Goosebumps

The librarian had laryngitis and I got goosebumps.

Twenty-five first graders were lined up in their classroom, ready for their weekly trip to the school library. They were looking at me expectantly to lead the way. So I set off. The wrong way down the hall.

“That’s the wrong way,” the little girl in the lead said in an appalled whisper, like I’d just peed in the corner.

“Which way is it?” I whispered back conspiratorially. “I don’t know where I’m going.” (Yes, I have navigation issues.)

That wise child led the way to the library, where we discovered that the librarian had laryngitis. Her plan was for the kids to watch a movie instead of reading aloud.
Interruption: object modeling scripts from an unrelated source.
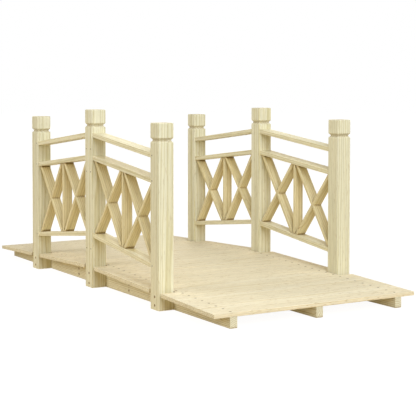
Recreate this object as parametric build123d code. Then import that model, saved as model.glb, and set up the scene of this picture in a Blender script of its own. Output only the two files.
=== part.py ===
from build123d import *
import os
from math import asin, atan, atan2, ceil, cos, sin

# Timber garden footbridge. Three bearers, flat below and cut to a low gable above, carry a
# deck of narrow boards. Six posts stand outside the bearers and hold two railings, each of
# three sloping rails with crossed laths between the lower two.
#
# Millimetres. +X runs along the bridge to its front end, +Y across it and +Z up. The origin
# is on the ground below the middle of the bridge. Left is the -Y side. The rear half mirrors
# the front half, and the right side mirrors the left.

# Overall
bridge_length = 1500.0
deck_width = 670.0  # also the width over the outer faces of the posts

# Bearers
bearer_thickness = 22.0
bearer_end_height = 30.0
bearer_ridge_height = 58.0

# Cross rails, which tie the bearers together below the deck
cross_rail_position = 179.0  # from the middle of the bridge
cross_rail_thickness = 22.0
cross_rail_ground_gap = 4.0
cross_rail_deck_gap = 3.0

# Posts
post_side = 48.0
post_spacing = 430.0  # centre to centre along the bridge
end_post_height = 525.0
middle_post_extra = 30.0  # the middle posts are this much taller

# Post heads: a V groove runs round each post below a plain block
head_height = 41.5
groove_height = 14.0
groove_floor = 2.0
groove_depth = 5.0
head_arris = 2.0

# Rails
rail_setback = 3.0  # from each side face of a post to the rail's edge
rail_thickness = 14.0
rail_rise = 43.0  # from an end post's face up to the middle post's face
top_rail_drop = 85.0  # from the top of an end post down to the top rail's upper face
middle_rail_drop = 71.0  # from the top rail down to the middle rail
lower_rail_lift = 61.0  # from the deck up to the lower rail, at an end post

# Laths: an upright slat in the middle of each bay, and a cross on each side of it
lath_setback = 5.5  # from each edge of a rail to the lath's edge
lath_thickness = 10.5
lap_clearance = 0.2  # each side of a half-lap notch

# Deck boards
board_width = 35.0
board_thickness = 11.0
board_gap = 0.5  # the least gap between two boards
least_post_gap = 5.0  # between a post and the boards beside it
short_board_gap = 1.0  # between a post and the end of a short board

# Eased long edges of every planed piece
arris = 0.8

# Places that follow from the sizes above
half_length = bridge_length / 2
post_inner_face = deck_width / 2 - post_side
rail_width = post_side - 2 * rail_setback
lath_width = rail_width - 2 * lath_setback
railing_middle = deck_width / 2 - post_side / 2
middle_post_face = post_side / 2
end_post_face = post_spacing - post_side / 2

deck_slope = (bearer_ridge_height - bearer_end_height) / half_length
deck_angle = atan(deck_slope)
rail_slope = rail_rise / (end_post_face - middle_post_face)
rail_depth = rail_thickness / cos(atan(rail_slope))


def bearer_top(x):
    """Height of the front half's gable at x, which is also the underside of the deck."""
    return bearer_ridge_height - deck_slope * x


def deck_surface(x):
    return bearer_top(x) + board_thickness / cos(deck_angle)


def sloping_line(height_at_end_post):
    """A line parallel to the rails, as (height at x = 0, slope)."""
    return height_at_end_post + rail_slope * end_post_face, -rail_slope


def height_on(line, x):
    height_at_zero, slope = line
    return height_at_zero + slope * x


top_rail_underside = sloping_line(end_post_height - top_rail_drop - rail_depth)
middle_rail_underside = sloping_line(height_on(top_rail_underside, end_post_face) - middle_rail_drop)
lower_rail_underside = sloping_line(deck_surface(end_post_face) + lower_rail_lift)
lower_rail_upside = sloping_line(height_on(lower_rail_underside, end_post_face) + rail_depth)


def slab(outline, width, middle):
    """Solid with an outline in the XZ plane and its width along Y, centred on y = middle."""
    face = Plane.XZ * Polygon(*outline, align=None)
    return Pos(0, middle, 0) * extrude(face, width / 2, both=True)


def ease(timber, direction):
    """Takes the arris off the edges that run along the timber."""
    edges = timber.edges().filter_by(Axis((0, 0, 0), direction))
    return chamfer(edges, arris)


def to_rear(piece):
    return mirror(piece, about=Plane.YZ)


def to_right(piece):
    return mirror(piece, about=Plane.XZ)


def bearer(middle):
    gable = [
        (-half_length, 0),
        (half_length, 0),
        (half_length, bearer_end_height),
        (0, bearer_ridge_height),
        (-half_length, bearer_end_height),
    ]
    return slab(gable, bearer_thickness, middle)


def cross_rail():
    """The two lengths of one cross rail, one each side of the middle bearer."""
    inner_end = bearer_thickness / 2
    outer_end = post_inner_face - bearer_thickness
    top = bearer_top(cross_rail_position + cross_rail_thickness / 2) - cross_rail_deck_gap
    height = top - cross_rail_ground_gap
    left = Pos(cross_rail_position, -(inner_end + outer_end) / 2, cross_rail_ground_gap + height / 2) * Box(
        cross_rail_thickness, outer_end - inner_end, height
    )
    return [left, to_right(left)]


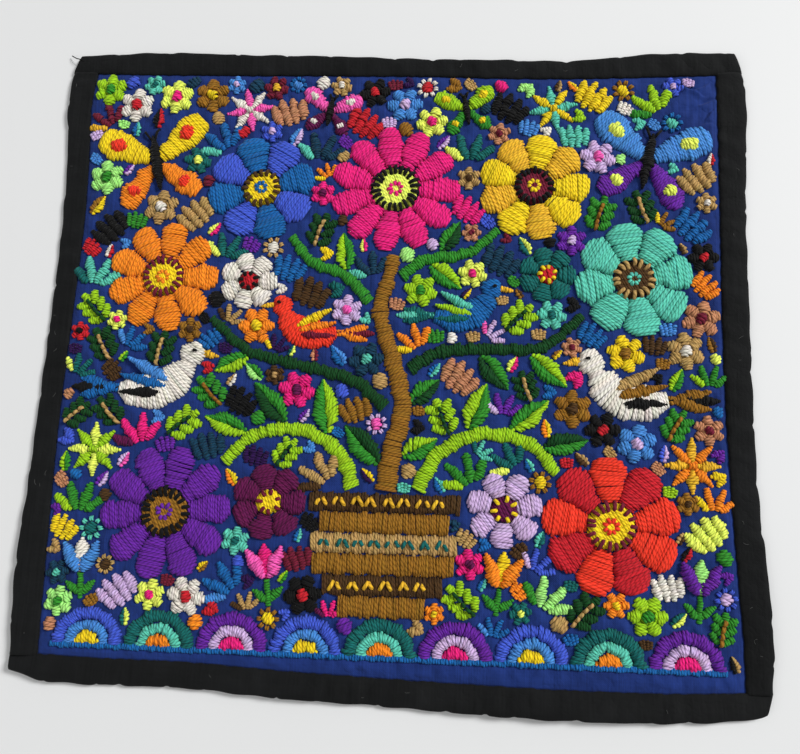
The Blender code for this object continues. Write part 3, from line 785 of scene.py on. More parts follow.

“I’ll read aloud,” I volunteered loudly, just as several other kids pointed at me and volunteered, “She’ll read aloud.”

I sat down in the big storyteller chair with 25 kids sitting at my feet.“Wow, there’s a lot of you,” I said. “I’m nervous.” I asked my son, squirming in the back row, if I looked okay. He said I did.

And then I started reading. I discovered that I LOVE reading to a classroom of children. I am a ROCK STAR at reading aloud to children. The book was beautiful (The Curious Garden, by Peter Brown). It gave me goosebumps. I showed the kids. “I don’t have a single goosebump,” one little girl assured me.

In a recent coach training, our instructor asked us to describe a time when we felt fulfilled, when we felt gloriously alive. As the other coaching students described the birth of children, caring for a dying parent, a son’s wedding, I thought about this little moment in the school library.

Since then, I’ve been thinking about how I want to be thoughtful of these small, free moments of being gloriously alive. That sense of fulfillment doesn’t require vacations in Hawaii or major life events. They can be — and are — the small, free moments of everyday.